Why Do Fix and Flip Investors Prefer to Use Hard Money Loans? 

  • Faster Acquisition: Hard money loans are the best option for investors who need to close quickly, either because the market is competitive, or you found a great time-bound deal. Since hard money lenders worry more about the property’s value than doing a detailed financial check, you can secure the funds you need in days to move on with your project. 
  • Financing Based on ARV: Another reason investors fix and flip investors prefer hard money loans is that the lenders assess the property using its after-repair value (ARV). In other words, even if the property is currently in a bad shape, you can still get reasonable funding based on its future value. Thus, hard money loans are especially favorable if you plan to undergo major renovations and don’t have the necessary funds. Of course, there are other expenses in fixer-upper homes that should not be ignored during the renovation phase, including your closing and holding costs, which the extra funds can help cover.

What is a Soft Money Loan? 

A soft money loan is a cross between the more popular hard money loan and a conventional loan. Like the former, they are often backed by private lenders and specialized institutions, and like the latter, they emphasize the borrower’s financial qualifications before signing an approval. 

Pros and Cons

Pros

  • Enjoy Lower Costs: If paying 15% doesn’t sound appealing to you, soft money loans offer investors much lower rates that sometimes rival those of traditional mortgage rates. With the right lender, you can even get rates for half that at 6% interest, hence lowering your overall financing costs.
  • Get a Longer Repayment Period: Hard money loans are typically short-term, which can put undue pressure on investors to complete their projects and pay them off on time. On the other hand, soft money lenders offer short to medium-term loans, with repayment periods lasting 6 to 24 months. That gives you more room to repay your loan at half the interest.  

Cons

  • Prepare for Stricter Borrower Qualifications: Unlike hard money lenders, who care more about your property value than your credit score, soft money loans have stricter borrower qualifications. As a result, they’re much harder to secure if you don’t have a solid financial background. 
  • Anticipate Slower Approvals: As a ripple effect of having a much stricter borrower qualification that requires background checks, soft money loans also have a slower approval time, often running into weeks. 

Why are Soft Money Loans Less Common for Fix and Flip?

Despite being more flexible than traditional loans, soft money loans are less common for fix and flips because their approval timeline is longer than hard money loans.
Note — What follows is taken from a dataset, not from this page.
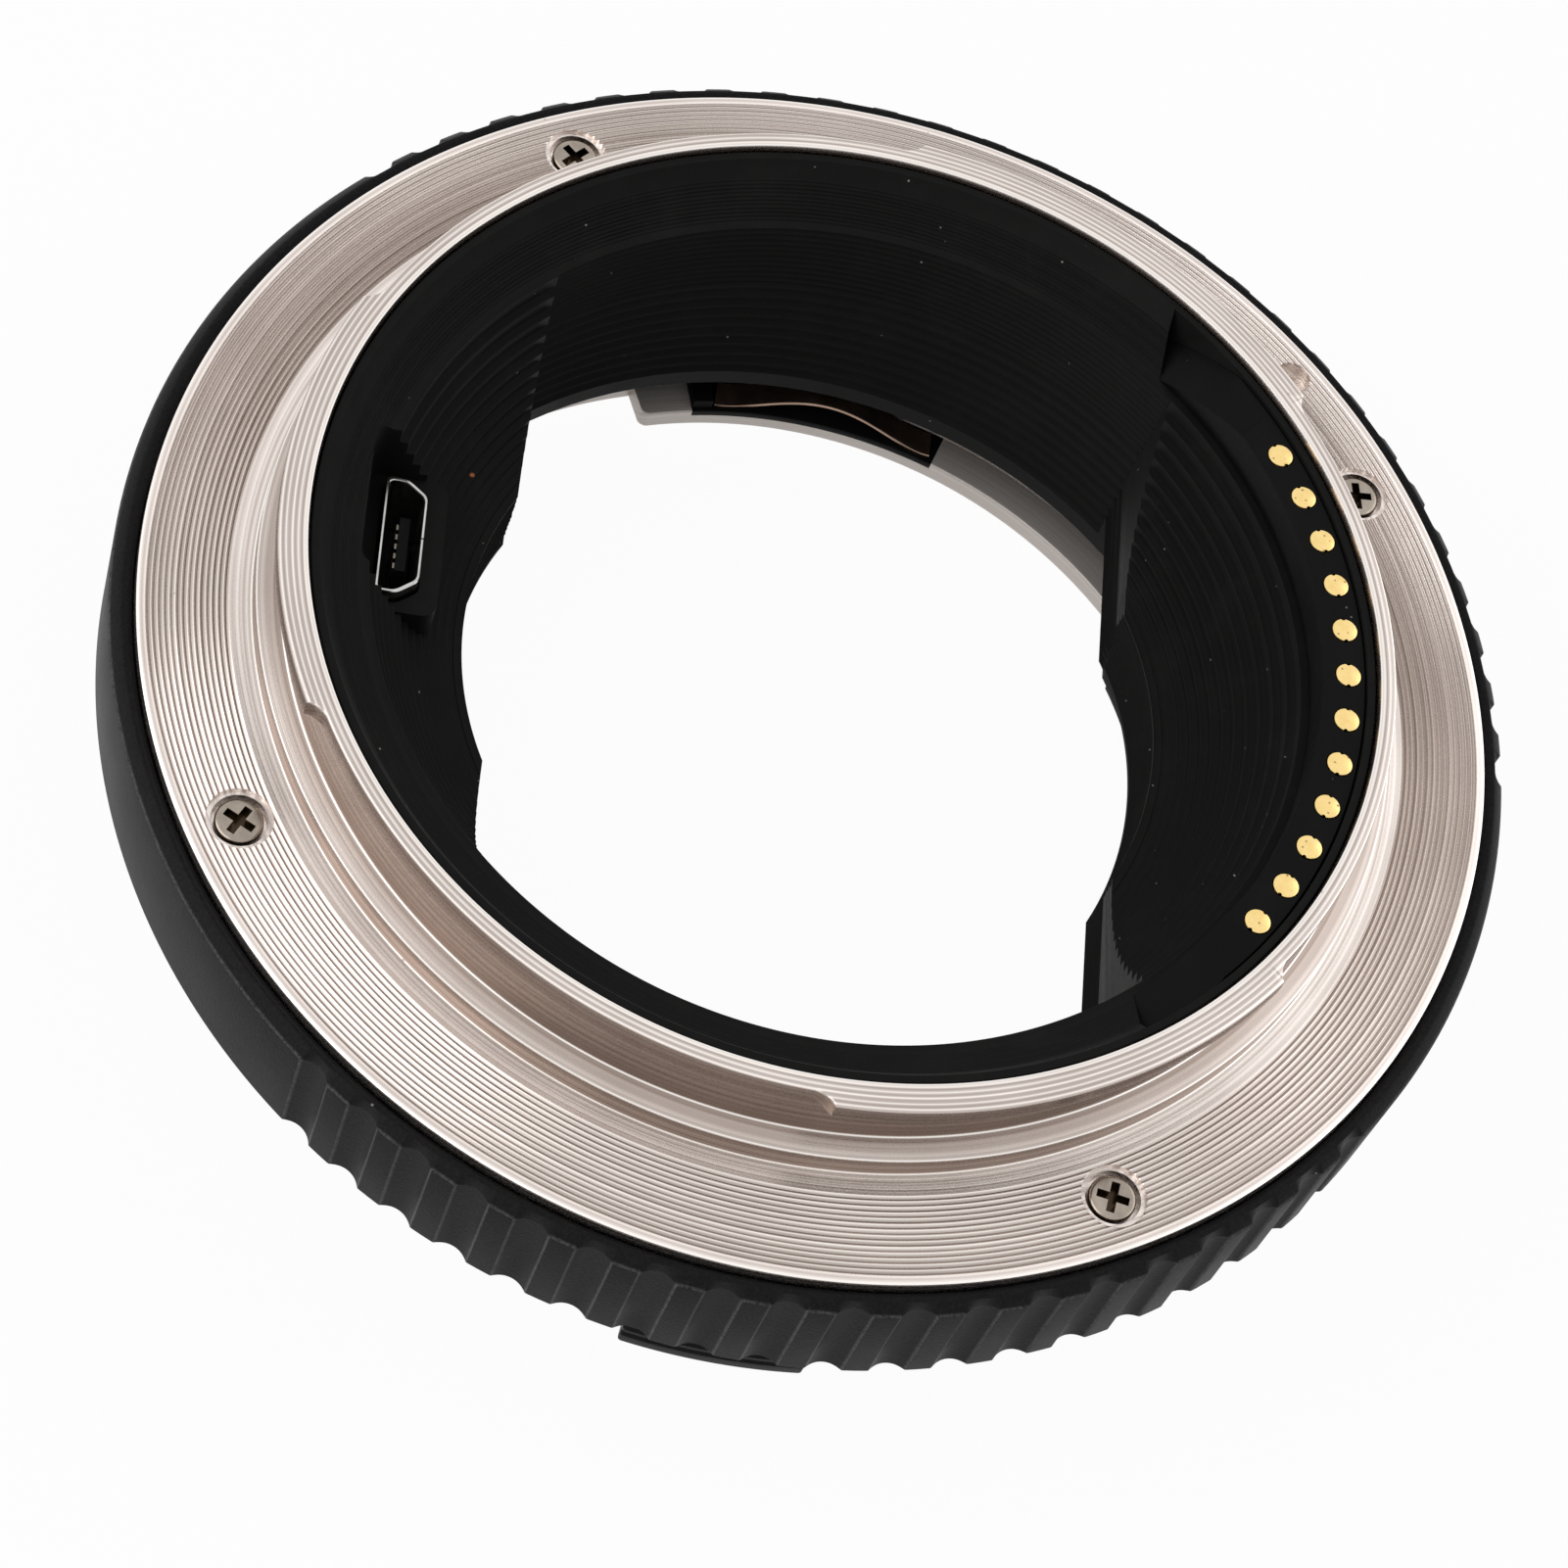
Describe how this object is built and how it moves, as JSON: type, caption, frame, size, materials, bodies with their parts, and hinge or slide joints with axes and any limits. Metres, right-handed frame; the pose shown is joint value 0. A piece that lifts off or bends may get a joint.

Since investors often have to work under pressure, often seizing opportunities when they see them, they prefer to go for the option that provides quick access to funds. 

Importance of Aligning Loan Choice and Investment Goals

Ensure Project Feasibility

For starters, aligning your loan choice with your investment goals ensures that your project goes according to plan. For instance, if you’re planning on flipping a distressed property with lots of structural and cosmetic renovation, a longer timeline and at affordable interest rates may be more suitable for you. Thus, a soft money loan may be the better option, as opposed to the more popular hard money loan. 

Improve Financial Planning

Another reason you should consider your goals before choosing a loan is to improve your financial planning. Each loan comes with its own repayment structure, and that ultimately affects how you manage your cash flow to ensure you meet your monthly and balloon payments. 

Conclusion 

Choosing the best financing option for a real estate project isn’t a one-size-fits-all answer. For most fix-and-flips, hard money loans are the better alternative because of their fast approval rates and habit of using ARV to determine the loan amount. They’re also a great option for borrowers with a murky financial history. On the flip side, soft money loans come out on top if you need a longer repayment period at lower interest rates.
In the long run, every investor has different qualifications, timelines, and investment goals, and it would be best to consider your unique circumstances to make an informed decision.